[EXERCISE DETAILS] Repeat only the lines from the one containing "X is body X" through the one containing "obj.parent = None", exactly as written, both ends included.

[PROVIDED MATERIAL]

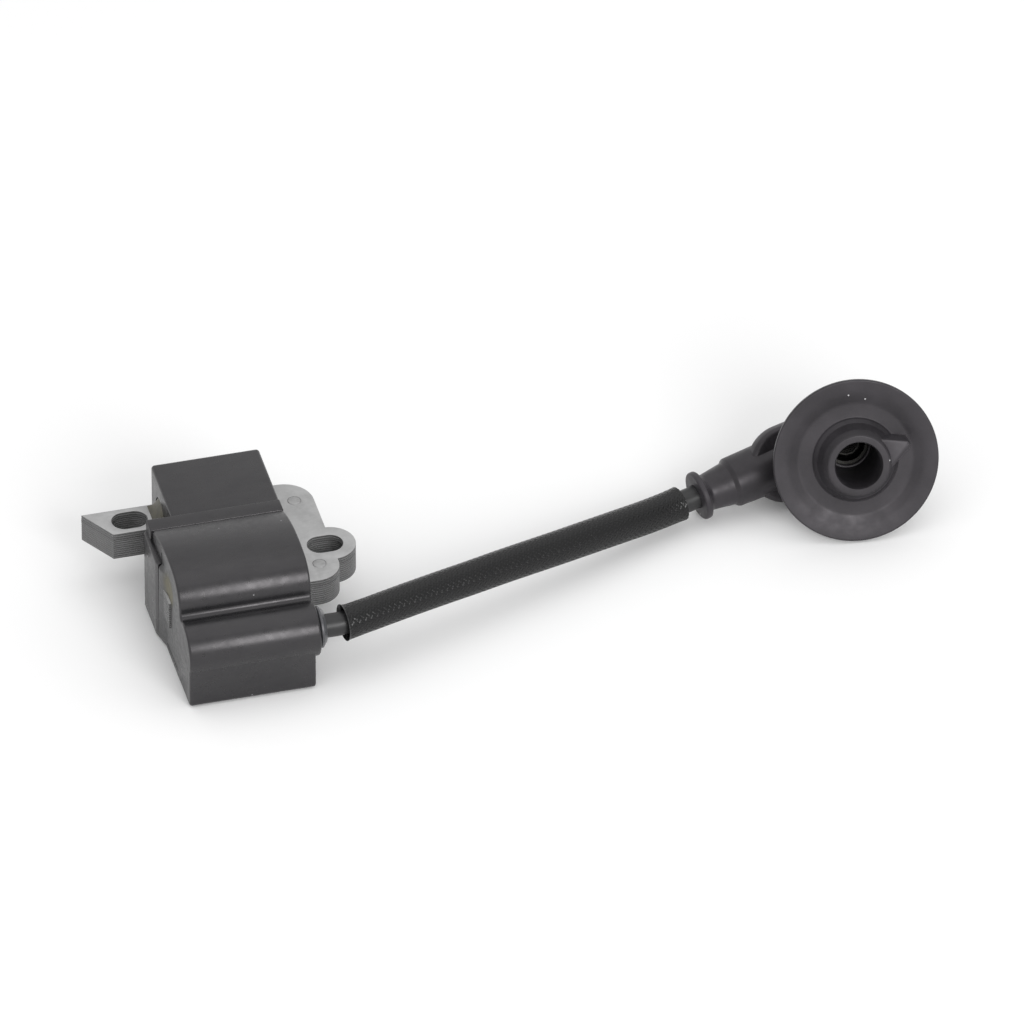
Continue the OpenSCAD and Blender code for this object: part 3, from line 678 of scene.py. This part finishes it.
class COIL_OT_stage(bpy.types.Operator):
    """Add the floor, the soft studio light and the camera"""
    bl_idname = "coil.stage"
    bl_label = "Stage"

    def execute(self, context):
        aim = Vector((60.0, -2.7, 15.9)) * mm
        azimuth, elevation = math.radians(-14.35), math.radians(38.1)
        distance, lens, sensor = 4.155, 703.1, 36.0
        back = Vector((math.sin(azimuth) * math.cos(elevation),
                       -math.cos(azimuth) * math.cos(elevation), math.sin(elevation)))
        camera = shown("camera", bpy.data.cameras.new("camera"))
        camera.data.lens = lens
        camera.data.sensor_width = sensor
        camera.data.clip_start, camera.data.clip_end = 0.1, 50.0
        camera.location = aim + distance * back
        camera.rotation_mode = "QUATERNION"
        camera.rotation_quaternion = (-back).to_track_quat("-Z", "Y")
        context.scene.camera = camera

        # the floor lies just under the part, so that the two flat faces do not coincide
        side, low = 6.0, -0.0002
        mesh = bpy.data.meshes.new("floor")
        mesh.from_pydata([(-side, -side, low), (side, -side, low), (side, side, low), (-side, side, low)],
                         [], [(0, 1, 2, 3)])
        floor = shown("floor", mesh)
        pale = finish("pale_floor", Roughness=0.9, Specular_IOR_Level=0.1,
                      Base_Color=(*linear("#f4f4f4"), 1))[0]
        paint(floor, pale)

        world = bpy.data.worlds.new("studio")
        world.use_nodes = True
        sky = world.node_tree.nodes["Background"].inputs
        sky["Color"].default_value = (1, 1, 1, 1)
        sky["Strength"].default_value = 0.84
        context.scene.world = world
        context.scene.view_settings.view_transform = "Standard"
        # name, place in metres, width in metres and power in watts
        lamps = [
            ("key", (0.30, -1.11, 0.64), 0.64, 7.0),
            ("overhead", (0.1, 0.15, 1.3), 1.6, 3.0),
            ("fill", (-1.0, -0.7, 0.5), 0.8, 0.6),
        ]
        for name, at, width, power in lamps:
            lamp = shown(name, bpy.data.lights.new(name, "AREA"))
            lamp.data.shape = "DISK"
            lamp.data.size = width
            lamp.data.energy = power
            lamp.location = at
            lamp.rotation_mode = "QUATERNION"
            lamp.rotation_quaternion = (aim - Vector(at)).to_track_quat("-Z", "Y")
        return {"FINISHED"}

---

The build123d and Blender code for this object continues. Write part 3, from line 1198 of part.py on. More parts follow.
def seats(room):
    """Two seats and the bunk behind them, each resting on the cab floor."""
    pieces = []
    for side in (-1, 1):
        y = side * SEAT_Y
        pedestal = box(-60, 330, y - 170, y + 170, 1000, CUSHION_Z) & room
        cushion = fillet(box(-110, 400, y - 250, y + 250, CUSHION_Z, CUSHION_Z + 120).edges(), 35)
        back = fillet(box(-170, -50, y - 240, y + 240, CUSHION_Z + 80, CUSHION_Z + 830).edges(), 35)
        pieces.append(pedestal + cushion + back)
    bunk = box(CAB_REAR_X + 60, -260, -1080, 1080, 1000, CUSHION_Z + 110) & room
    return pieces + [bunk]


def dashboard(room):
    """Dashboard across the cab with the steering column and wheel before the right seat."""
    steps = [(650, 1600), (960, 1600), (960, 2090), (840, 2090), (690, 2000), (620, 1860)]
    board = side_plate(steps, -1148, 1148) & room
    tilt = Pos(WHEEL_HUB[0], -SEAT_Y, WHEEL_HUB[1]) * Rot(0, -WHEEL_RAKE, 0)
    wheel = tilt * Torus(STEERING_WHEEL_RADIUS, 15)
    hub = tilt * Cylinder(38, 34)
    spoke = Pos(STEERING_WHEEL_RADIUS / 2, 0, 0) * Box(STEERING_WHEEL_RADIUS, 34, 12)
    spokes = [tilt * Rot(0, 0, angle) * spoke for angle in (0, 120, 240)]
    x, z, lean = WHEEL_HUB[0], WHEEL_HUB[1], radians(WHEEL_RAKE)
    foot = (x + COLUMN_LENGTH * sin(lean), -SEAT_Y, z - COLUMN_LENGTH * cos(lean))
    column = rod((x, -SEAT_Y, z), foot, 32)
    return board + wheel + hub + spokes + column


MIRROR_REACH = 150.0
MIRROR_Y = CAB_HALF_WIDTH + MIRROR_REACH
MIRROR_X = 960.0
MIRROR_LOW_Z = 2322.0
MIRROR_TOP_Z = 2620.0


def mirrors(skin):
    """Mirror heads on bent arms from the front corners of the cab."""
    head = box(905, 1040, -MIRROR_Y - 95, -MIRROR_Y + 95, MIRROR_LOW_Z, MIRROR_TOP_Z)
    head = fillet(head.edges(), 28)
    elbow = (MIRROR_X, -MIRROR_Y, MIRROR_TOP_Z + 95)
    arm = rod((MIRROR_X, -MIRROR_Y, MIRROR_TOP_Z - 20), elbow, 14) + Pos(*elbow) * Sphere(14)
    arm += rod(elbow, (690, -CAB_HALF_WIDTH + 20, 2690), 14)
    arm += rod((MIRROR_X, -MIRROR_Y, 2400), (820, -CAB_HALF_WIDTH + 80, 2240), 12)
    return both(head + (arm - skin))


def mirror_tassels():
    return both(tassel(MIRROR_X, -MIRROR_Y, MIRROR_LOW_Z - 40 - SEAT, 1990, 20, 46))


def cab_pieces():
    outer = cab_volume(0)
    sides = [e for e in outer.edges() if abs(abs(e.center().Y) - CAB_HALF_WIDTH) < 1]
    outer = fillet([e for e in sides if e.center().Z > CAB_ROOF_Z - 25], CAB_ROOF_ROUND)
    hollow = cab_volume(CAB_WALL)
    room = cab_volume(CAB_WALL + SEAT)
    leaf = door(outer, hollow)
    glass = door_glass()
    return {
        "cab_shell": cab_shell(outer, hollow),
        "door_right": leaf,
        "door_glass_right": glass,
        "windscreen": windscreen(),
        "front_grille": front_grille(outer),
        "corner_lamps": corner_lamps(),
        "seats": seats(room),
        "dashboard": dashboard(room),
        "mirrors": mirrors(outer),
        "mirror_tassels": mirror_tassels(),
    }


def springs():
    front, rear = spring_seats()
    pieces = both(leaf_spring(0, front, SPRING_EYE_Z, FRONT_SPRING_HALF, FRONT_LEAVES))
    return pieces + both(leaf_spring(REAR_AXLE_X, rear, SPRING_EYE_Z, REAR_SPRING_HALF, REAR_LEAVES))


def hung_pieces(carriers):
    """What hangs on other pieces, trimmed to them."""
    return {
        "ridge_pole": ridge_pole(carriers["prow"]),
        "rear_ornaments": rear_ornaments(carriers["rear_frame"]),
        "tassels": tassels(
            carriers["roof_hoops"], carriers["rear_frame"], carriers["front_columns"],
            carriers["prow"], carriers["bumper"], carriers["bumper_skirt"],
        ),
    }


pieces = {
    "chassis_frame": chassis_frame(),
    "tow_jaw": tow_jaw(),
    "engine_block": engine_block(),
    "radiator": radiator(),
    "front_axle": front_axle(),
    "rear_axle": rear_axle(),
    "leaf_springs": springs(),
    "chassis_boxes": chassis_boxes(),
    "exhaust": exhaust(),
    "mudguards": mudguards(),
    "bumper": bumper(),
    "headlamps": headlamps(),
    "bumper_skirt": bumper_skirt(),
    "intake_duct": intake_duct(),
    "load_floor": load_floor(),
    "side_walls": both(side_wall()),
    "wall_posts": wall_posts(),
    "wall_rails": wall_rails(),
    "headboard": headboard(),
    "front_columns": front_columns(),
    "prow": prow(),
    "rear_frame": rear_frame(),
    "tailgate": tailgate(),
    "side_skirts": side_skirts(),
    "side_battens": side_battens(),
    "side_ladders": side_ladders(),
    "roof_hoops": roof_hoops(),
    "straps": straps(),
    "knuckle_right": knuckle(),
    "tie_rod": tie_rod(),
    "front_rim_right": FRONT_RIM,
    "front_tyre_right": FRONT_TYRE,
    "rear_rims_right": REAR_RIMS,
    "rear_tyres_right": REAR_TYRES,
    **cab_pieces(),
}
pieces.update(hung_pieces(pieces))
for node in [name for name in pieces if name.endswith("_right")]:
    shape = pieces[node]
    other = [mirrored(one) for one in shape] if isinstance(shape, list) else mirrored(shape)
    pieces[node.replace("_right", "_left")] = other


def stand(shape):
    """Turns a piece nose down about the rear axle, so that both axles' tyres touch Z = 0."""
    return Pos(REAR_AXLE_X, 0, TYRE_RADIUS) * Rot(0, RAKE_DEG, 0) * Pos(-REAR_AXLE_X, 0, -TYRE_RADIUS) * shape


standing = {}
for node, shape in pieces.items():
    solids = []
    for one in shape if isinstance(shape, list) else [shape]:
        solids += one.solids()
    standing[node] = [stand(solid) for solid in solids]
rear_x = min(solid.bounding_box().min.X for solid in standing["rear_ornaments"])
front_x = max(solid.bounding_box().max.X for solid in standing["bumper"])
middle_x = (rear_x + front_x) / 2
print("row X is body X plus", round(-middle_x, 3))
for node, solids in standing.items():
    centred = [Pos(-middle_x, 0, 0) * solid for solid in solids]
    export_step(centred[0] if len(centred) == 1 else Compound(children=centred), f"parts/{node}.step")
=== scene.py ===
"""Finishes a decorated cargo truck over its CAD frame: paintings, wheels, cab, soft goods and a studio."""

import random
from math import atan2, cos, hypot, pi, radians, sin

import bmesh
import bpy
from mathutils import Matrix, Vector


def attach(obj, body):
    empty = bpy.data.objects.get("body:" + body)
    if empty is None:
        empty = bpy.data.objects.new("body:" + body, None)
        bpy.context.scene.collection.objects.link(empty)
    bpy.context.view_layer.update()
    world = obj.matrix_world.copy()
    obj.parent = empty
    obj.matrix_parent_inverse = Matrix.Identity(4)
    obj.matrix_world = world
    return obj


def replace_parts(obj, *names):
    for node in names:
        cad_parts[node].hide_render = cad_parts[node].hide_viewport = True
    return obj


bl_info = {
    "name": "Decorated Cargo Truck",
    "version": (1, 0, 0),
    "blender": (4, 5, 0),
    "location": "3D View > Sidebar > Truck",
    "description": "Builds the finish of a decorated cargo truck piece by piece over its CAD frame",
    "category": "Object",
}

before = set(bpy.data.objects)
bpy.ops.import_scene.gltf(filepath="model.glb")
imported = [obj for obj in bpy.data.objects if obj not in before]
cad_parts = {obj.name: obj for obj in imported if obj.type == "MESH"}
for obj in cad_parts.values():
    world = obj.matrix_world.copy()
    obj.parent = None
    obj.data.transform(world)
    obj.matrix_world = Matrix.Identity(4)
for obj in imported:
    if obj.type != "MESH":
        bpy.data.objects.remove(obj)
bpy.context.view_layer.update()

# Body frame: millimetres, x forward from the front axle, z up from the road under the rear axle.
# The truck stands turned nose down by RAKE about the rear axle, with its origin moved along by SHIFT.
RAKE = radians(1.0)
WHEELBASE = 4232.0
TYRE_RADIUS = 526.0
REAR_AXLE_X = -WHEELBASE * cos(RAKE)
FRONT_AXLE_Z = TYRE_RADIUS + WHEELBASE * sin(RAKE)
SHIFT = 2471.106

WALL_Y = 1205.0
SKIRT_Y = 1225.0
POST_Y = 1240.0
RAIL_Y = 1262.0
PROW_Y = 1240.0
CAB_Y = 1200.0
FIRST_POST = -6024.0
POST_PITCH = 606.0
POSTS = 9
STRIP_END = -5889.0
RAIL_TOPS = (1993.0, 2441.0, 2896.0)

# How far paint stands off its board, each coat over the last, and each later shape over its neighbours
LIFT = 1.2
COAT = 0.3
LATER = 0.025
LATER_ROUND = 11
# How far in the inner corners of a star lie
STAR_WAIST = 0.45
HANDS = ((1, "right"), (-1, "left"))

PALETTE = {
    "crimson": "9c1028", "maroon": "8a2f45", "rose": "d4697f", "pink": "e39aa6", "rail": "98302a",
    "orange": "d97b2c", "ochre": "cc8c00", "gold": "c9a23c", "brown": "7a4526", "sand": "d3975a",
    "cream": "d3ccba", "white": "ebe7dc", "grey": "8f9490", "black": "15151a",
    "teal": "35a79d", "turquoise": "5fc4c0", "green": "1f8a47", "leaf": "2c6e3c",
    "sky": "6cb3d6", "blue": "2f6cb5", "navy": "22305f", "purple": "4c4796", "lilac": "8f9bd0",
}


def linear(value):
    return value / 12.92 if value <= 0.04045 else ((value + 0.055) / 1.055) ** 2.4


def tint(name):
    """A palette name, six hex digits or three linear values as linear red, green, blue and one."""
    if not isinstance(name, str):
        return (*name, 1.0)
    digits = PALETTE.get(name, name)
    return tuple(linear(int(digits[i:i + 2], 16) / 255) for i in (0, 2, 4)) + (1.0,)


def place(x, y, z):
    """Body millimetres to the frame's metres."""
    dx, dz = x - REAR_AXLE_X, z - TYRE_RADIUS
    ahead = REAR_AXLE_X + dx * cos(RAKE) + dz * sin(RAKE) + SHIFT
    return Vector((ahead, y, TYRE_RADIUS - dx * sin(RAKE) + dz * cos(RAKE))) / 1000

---

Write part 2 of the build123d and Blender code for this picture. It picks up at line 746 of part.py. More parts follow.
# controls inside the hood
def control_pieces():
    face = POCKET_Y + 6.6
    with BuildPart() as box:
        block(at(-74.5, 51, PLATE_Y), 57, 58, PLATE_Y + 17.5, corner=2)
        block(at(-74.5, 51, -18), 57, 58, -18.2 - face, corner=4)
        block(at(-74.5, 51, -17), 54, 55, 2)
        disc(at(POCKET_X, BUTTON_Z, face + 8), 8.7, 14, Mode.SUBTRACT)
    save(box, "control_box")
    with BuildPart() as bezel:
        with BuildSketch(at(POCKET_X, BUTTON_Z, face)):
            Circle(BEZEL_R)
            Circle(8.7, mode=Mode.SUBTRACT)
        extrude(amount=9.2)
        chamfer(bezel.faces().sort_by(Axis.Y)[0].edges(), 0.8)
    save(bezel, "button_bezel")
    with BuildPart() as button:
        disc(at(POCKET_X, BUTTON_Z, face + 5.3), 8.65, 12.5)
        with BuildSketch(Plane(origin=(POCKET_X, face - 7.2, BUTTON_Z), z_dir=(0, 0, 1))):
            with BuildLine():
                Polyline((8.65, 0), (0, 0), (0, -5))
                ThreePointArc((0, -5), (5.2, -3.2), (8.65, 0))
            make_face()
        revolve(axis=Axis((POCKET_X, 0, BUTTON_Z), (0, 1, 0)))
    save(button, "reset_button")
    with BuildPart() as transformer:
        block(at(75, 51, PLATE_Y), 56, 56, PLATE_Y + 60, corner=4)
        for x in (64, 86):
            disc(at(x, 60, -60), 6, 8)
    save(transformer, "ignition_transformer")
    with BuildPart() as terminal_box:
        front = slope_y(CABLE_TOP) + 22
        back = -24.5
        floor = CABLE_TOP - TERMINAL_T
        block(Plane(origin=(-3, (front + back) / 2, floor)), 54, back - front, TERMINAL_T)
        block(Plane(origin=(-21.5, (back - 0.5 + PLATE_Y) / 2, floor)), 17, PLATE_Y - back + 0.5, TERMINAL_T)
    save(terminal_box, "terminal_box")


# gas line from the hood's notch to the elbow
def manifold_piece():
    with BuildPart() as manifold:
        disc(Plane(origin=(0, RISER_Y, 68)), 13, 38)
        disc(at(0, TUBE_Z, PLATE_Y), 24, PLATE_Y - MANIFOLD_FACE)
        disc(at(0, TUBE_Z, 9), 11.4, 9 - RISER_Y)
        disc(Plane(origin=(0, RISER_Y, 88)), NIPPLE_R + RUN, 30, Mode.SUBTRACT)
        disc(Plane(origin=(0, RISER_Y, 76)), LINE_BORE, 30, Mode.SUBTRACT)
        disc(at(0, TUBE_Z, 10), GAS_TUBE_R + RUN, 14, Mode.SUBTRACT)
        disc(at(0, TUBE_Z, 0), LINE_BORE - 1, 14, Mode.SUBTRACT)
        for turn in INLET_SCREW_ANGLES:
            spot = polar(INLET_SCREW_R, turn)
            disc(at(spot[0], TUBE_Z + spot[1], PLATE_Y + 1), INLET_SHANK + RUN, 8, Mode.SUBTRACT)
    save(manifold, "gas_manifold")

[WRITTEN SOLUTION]
print("row X is body X plus", round(-middle_x, 3))
for node, solids in standing.items():
    centred = [Pos(-middle_x, 0, 0) * solid for solid in solids]
    export_step(centred[0] if len(centred) == 1 else Compound(children=centred), f"parts/{node}.step")
=== scene.py ===
"""Finishes a decorated cargo truck over its CAD frame: paintings, wheels, cab, soft goods and a studio."""

import random
from math import atan2, cos, hypot, pi, radians, sin

import bmesh
import bpy
from mathutils import Matrix, Vector


def attach(obj, body):
    empty = bpy.data.objects.get("body:" + body)
    if empty is None:
        empty = bpy.data.objects.new("body:" + body, None)
        bpy.context.scene.collection.objects.link(empty)
    bpy.context.view_layer.update()
    world = obj.matrix_world.copy()
    obj.parent = empty
    obj.matrix_parent_inverse = Matrix.Identity(4)
    obj.matrix_world = world
    return obj


def replace_parts(obj, *names):
    for node in names:
        cad_parts[node].hide_render = cad_parts[node].hide_viewport = True
    return obj


bl_info = {
    "name": "Decorated Cargo Truck",
    "version": (1, 0, 0),
    "blender": (4, 5, 0),
    "location": "3D View > Sidebar > Truck",
    "description": "Builds the finish of a decorated cargo truck piece by piece over its CAD frame",
    "category": "Object",
}

before = set(bpy.data.objects)
bpy.ops.import_scene.gltf(filepath="model.glb")
imported = [obj for obj in bpy.data.objects if obj not in before]
cad_parts = {obj.name: obj for obj in imported if obj.type == "MESH"}
for obj in cad_parts.values():
    world = obj.matrix_world.copy()
    obj.parent = None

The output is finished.